In some strange grocery store in Las Vegas, someone captured this 1959 image. Not only is she wearing a sombrero-type hat, but she’s also got a gown on and she has two dogs in her arms. And because #Vegas, there’s a girl in a bathing suit behind her. The grocery store looks pretty messy — and we’re not entirely sure how safe all those glass bottles stacked up behind her are.
By 1980s, supermarkets began looking a little more like we know them today.
Except everything was made with glass.
Can you imagine shopping for drinks and finding that every single bottle of soda or milk came in a glass container? We can’t, either. Not only does this seem insanely unsafe — it just seems super heavy, right? Thankfully, we’ve done away with that — except that now we have to worry about plastic causing environmental damage.
You can really see the evolution of America in the way we sell and buy our food.
Smaller mom and pop shops gave way to big chain stores, reflecting our need for consumption.
According to the Washington Post, American propagandists during the Cold War (a very weird time for food, FYI) “imagined supermarkets as ideological armaments: Abundant, affordable food stacked high on supermarket shelves was meant to illustrate the advantages of the American way of life, proclaiming that only democratic capitalism could provide for the basic needs of ordinary citizens.”
The major issue with supermarkets? They can also create class divides.
In fact, supermarkets preyed on farmers and made it hard for some consumers to buy food.

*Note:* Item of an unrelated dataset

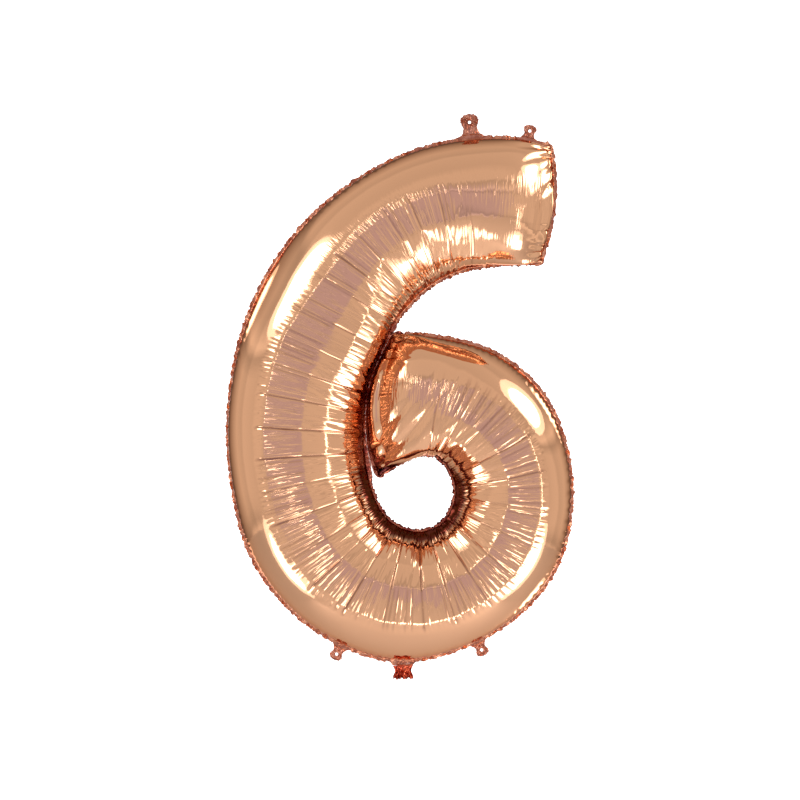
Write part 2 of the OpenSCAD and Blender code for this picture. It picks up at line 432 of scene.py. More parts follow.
def soft_step(x, low, high):
    f = np.clip((x - low) / (high - low), 0, 1)
    return f * f * (3 - 2 * f)


def ripple(s, waves, seed):
    """Uneven waves along a line: each wave is a length and a height in millimetres."""
    rng = np.random.default_rng(seed)
    total = np.zeros(np.shape(s))
    for length, height in waves:
        for spread in (0.8, 1.0, 1.27):
            total += height / 2 * np.sin(2 * np.pi * s / (length * spread) + rng.uniform(0, 2 * np.pi))
    return total


def smooth_rows(points, reach):
    """The film without its folds: each line along the tube is averaged over this many rows each way."""
    window = np.hanning(2 * reach + 1) / np.hanning(2 * reach + 1).sum()
    first = 2 * points[:1] - points[reach:0:-1]
    last = 2 * points[-1:] - points[-2:-reach - 2:-1]
    padded = np.concatenate([first, points, last])
    flat = padded.reshape(len(padded), -1)
    size = len(padded) + len(window)
    spectrum = np.fft.rfft(flat, size, axis=0) * np.fft.rfft(window, size)[:, None]
    return np.fft.irfft(spectrum, size, axis=0)[2 * reach:2 * reach + len(points)].reshape(points.shape)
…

It may be weird to see those old little Southern and midwestern shops built into people’s homes, but the fact of the matter is that the bigger the supermarket, the more problematic the issue, says the Washington Post: “But the American supermarket was built upon foundations of significant power disparities for both farmers and consumers, inequalities that in our contemporary food system threaten to undermine the merits of capitalism today.”